Here is a thought – instead of dutiful cramming on the Sunday before the eleven plus tests why not take your child to the National Gallery? In Room 18 today I saw the Allegory of Grammar by Laurent de La Hyre. He painted the picture in 1650. Like all the paintings in the gallery a little information pad is fixed to the wall beside the painting. de La Hyre was commenting, I think I read, on the need to have less formal grammar in schools – but to let ideas flourish and grow.

Your child may then find it very helpful to sit down with the right tools (paint, brushes, canvas etc) and paint out an eleven plus allegory. One definition of the word allegory is to represent truth as a fable or a story. Your child could produce a painting to illustrate the journey that will be nearly over – and the life he or she will live in the years after the eleven plus. A little fable or a myth!

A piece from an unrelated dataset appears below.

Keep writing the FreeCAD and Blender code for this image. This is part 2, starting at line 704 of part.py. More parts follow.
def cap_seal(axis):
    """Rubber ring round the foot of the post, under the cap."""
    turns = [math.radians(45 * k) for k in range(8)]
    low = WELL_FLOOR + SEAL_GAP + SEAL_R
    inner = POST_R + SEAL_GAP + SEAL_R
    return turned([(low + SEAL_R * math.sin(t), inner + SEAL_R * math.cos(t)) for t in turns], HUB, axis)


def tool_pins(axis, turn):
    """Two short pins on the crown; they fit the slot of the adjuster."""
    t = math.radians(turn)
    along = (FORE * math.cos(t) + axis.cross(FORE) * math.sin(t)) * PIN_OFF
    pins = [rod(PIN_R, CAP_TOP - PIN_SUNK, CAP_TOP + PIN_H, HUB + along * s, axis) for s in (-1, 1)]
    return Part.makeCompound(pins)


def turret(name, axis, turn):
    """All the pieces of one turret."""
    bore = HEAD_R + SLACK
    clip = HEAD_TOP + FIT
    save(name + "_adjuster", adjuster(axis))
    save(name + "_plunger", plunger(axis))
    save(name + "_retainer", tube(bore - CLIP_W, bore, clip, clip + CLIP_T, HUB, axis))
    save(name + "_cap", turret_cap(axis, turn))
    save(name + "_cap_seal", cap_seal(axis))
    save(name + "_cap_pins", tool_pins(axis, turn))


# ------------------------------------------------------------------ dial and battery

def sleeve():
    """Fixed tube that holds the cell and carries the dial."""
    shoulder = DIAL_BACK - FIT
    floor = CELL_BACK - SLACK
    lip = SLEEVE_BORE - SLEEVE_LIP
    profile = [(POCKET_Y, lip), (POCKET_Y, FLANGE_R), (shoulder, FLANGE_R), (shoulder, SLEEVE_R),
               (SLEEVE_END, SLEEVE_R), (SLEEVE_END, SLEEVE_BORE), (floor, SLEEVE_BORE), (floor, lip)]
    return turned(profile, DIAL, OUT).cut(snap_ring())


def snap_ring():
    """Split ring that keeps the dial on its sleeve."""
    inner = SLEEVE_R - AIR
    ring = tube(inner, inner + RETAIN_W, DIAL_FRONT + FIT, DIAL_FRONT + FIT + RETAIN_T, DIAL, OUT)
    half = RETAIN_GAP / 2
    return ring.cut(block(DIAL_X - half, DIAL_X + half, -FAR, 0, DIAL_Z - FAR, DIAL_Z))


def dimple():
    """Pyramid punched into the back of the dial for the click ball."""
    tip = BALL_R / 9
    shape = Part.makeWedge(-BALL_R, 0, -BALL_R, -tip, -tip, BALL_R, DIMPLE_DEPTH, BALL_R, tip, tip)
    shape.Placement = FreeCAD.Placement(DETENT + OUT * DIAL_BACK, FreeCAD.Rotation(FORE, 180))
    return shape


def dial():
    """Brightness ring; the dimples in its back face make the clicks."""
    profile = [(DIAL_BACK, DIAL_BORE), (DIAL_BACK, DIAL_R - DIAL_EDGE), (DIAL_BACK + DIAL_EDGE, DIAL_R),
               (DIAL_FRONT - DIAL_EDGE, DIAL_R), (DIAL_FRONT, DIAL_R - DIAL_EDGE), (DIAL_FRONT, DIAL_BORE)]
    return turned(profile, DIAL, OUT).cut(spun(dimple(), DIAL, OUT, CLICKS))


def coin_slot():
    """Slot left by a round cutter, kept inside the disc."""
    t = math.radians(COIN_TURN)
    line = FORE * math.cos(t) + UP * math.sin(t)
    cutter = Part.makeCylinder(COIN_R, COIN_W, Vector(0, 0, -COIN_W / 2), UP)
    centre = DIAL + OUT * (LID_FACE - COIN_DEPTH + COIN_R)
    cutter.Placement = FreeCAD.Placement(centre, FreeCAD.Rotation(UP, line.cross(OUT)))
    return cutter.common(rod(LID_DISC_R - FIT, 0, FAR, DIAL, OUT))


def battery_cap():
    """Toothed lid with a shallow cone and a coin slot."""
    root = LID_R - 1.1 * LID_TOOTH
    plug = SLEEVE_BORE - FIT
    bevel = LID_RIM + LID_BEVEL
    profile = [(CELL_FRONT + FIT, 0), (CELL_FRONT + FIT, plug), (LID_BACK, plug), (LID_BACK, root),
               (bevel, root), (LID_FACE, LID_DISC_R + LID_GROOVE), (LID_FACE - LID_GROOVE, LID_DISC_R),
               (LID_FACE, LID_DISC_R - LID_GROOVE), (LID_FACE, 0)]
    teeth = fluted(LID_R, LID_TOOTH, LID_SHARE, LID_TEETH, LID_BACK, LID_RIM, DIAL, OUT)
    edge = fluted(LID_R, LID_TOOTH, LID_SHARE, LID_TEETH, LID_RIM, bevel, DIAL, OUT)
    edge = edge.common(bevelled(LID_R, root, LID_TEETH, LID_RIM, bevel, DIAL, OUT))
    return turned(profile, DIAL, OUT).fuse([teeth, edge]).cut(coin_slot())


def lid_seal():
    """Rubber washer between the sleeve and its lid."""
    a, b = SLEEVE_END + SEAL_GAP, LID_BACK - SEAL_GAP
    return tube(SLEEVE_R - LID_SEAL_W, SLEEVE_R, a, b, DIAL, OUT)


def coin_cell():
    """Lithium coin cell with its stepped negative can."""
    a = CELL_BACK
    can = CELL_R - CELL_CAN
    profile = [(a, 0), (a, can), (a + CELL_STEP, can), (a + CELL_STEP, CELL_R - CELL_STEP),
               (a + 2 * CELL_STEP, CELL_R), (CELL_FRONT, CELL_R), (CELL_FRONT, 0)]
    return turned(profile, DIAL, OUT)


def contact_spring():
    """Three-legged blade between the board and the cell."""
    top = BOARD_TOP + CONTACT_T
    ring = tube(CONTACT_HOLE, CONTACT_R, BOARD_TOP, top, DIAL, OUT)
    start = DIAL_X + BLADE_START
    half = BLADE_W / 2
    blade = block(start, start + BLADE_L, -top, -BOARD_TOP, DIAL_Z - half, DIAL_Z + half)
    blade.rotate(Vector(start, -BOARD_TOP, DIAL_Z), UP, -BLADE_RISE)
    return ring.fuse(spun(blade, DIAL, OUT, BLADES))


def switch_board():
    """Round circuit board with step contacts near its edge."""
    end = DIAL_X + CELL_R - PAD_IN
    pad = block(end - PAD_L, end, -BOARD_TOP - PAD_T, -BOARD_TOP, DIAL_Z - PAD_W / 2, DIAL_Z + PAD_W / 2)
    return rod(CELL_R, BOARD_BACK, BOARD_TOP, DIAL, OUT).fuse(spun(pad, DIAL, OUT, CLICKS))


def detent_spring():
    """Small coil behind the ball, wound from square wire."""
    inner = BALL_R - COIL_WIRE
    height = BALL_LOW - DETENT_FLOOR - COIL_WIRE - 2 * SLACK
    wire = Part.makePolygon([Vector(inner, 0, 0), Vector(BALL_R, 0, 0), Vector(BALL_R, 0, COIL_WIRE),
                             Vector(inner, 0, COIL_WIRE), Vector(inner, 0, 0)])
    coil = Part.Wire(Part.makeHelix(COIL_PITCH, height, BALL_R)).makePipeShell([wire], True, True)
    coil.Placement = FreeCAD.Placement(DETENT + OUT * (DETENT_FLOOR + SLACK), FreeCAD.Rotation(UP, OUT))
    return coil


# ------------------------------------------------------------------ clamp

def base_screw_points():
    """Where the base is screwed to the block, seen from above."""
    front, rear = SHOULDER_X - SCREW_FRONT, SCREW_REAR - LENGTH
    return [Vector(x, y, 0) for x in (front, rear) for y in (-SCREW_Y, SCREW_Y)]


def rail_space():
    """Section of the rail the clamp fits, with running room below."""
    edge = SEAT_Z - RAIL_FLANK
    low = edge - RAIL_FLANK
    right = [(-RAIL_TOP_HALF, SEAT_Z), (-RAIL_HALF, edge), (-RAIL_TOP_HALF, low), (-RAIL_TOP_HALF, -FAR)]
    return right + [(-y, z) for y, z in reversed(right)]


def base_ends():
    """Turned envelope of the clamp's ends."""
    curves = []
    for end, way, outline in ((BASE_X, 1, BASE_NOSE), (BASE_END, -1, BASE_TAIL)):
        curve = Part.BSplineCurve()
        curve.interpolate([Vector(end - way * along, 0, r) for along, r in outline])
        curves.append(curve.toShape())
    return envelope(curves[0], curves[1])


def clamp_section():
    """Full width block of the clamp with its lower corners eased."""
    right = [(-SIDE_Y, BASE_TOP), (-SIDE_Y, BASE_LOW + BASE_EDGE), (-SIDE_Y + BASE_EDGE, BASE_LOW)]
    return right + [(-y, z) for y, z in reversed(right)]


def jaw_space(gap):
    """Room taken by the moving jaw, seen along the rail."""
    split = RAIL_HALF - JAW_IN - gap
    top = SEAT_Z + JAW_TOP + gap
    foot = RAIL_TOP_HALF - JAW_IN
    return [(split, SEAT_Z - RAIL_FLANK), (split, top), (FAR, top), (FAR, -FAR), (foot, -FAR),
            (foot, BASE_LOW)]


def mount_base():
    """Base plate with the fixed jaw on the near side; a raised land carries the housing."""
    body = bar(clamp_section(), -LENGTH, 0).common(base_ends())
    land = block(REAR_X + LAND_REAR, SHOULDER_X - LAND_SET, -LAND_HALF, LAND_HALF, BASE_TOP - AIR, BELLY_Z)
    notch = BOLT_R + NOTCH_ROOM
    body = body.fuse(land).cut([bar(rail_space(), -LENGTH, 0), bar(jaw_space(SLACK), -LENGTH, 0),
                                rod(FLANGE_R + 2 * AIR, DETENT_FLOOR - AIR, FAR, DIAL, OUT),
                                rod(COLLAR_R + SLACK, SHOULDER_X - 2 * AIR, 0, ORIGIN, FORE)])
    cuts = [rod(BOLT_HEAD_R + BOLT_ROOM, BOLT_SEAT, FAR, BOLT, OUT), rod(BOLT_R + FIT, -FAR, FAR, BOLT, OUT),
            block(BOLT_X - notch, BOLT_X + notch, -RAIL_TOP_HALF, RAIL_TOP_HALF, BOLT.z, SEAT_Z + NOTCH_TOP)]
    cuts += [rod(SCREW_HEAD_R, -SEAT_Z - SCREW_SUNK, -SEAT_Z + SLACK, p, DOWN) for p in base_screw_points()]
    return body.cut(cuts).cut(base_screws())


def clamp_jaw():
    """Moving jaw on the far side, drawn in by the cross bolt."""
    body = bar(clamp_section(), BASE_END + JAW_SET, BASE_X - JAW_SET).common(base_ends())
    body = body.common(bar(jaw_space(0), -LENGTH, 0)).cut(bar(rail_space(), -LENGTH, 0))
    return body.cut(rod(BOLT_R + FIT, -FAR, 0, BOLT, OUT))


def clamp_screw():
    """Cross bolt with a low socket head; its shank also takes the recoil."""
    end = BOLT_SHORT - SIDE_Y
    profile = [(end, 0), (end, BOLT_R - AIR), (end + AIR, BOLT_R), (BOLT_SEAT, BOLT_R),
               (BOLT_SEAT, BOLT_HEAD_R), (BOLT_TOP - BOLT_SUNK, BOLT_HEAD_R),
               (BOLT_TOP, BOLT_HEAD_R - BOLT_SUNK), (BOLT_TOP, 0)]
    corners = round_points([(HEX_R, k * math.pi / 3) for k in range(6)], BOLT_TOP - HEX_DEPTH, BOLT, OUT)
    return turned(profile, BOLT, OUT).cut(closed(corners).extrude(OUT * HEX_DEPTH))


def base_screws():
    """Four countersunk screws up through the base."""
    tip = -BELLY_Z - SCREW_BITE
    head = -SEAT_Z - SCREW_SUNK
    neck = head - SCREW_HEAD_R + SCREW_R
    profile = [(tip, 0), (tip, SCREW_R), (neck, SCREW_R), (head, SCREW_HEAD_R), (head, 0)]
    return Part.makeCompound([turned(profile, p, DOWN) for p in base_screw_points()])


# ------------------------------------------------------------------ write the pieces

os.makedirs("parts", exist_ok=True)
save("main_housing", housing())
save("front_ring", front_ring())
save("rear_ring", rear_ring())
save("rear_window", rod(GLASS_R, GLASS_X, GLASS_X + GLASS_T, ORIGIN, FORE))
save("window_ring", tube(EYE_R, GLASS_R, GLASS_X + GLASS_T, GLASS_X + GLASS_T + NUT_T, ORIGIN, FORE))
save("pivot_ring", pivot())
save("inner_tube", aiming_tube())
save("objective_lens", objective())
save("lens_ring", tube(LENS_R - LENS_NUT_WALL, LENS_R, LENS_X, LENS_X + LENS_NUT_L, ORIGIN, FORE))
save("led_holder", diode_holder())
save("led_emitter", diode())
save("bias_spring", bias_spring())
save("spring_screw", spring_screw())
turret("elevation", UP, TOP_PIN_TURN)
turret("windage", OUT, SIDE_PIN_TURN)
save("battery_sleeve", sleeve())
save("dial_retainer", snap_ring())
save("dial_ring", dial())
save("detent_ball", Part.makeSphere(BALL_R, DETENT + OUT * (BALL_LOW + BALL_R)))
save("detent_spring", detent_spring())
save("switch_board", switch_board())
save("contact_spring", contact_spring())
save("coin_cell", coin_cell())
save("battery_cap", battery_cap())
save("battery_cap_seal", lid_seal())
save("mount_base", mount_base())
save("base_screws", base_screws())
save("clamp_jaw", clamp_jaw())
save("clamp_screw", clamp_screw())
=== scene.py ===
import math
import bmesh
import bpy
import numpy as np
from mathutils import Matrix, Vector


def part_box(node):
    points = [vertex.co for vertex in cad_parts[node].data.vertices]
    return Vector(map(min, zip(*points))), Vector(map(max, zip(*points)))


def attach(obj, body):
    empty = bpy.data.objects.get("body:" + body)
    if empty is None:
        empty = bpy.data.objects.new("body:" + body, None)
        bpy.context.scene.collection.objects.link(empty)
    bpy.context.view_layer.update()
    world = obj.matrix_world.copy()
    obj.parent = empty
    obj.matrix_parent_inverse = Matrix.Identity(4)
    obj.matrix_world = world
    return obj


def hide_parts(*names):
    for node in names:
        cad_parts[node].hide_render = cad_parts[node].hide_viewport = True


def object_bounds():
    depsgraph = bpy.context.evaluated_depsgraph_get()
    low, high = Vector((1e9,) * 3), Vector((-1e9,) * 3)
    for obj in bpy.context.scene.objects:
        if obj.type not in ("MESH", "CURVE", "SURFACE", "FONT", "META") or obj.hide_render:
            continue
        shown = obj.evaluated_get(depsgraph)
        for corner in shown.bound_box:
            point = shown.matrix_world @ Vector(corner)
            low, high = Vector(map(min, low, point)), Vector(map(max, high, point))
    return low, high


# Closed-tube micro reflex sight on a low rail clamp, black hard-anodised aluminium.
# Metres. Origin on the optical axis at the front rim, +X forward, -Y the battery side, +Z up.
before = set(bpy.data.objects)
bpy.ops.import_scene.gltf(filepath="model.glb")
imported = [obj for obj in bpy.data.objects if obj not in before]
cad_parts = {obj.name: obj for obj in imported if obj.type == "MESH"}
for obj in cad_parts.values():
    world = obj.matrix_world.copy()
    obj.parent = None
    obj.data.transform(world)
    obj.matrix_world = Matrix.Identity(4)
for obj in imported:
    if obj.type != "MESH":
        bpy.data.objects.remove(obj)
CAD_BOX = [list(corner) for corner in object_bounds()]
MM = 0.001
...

In 1948 Marion Richardson wrote `Art and the Child’. She advocated forcefully that children needed to be able express themselves in their art. She also made the point that art seemed to become dull and downgraded as the child progressed through the school. The night before an important examination may represent, to some, potentially a time of peak creative and intellectual performance. (Get them when they are hot!)

Painting may be an important means of healing and discovery and could be both revealing as well as provide an important recording of your child’s feelings and emotions. If you provide your child with large sheets of papers and big brushes - along with huge pots of paint - your child may produce a very different picture to the one where you offered water colours!

Much of the present eleven plus lends itself to be a packaged and formal examination. A little light hearted frivolity may produce starting results.